The problem of identity is one that this book wrestles with and it does so at several levels. There is the question of finding your identity when half of you are Iranian and half American and society is rapidly turning rapidly anti American. There is the story of the identity of an adopted child which Norah’s brother Jahan is and the horror and the bewilderment of that discovery. there is the problem of being liberal in a society that is traditional at best and orthodox at worst and rapidly becoming more so. Mid way through the book , the family secretly emigrate to the USA, where they seek political asylum and another journey of identity begins for Norah and Jahan – to be identified as American when the typical American student sees Iranians as “the enemy”, especially after a group of Iranians take American embassy officials as hostages. For Jahan, the identity issue would never be resolved, and in looks more Asian and obviously Iranian than his sister, he gives up along the way and begins a reverse journey back into Iran – identifying more closely with every thing that his parents and sister had consciously abandoned and in eventually choosing to trace out and live with his birth mother
The book is also great in capturing a society in change and transition. it begins with the children living what can only be described privileged lives in the refinery town of Masjid –e –Suleiman with the barest of restrictions and deference to local culture; a contrast that the children only experience when they visit their father’s country retreat at Meigoon where the large joint family follows tradition and typical Islamic practice like the
chador
. But the cities largely and certainly the anglicized enclaves where the elite live are Westernized and liberated and these trips to the country side are few and far between.

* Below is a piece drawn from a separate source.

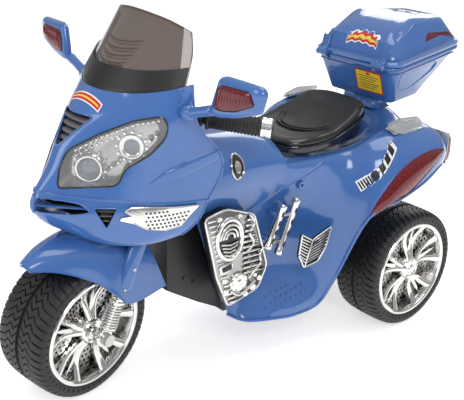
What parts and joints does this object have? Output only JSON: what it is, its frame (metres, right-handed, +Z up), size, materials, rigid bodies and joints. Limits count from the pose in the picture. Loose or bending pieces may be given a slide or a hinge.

All this changes of course and once the Shah and his West leaning regime falls and the and the Ayatollah Khomeini comes to power, what was till now an aberration becomes the norm. Islamic values are more strictly enforced and other traditions even if deeply Persian and anciently rooted – like Nauroz, the traditional Spring New Year and the customs and celebration associated with them are increasingly outlawed and go underground. This is some thing that Norah is happy to run away from and Jahan is only willing to embrace even though Islamic values would run counter to a long running incestuous relationship with his sister – a theme that Nahid Rachin introduces to what purpose is a mystery.
Jumping over Fire
is a story with a sweeping backdrop of history that is recent and immediate, with implications for events now unfolding in the Middle East.
Kite Runner
portrayed for us the changes in Afghanistan; this one talks about the changes in Iran; except that the Islamic society in Iran would seem relatively humane and welcomed compared to the loathing that the Taliban seemed to generally arouse.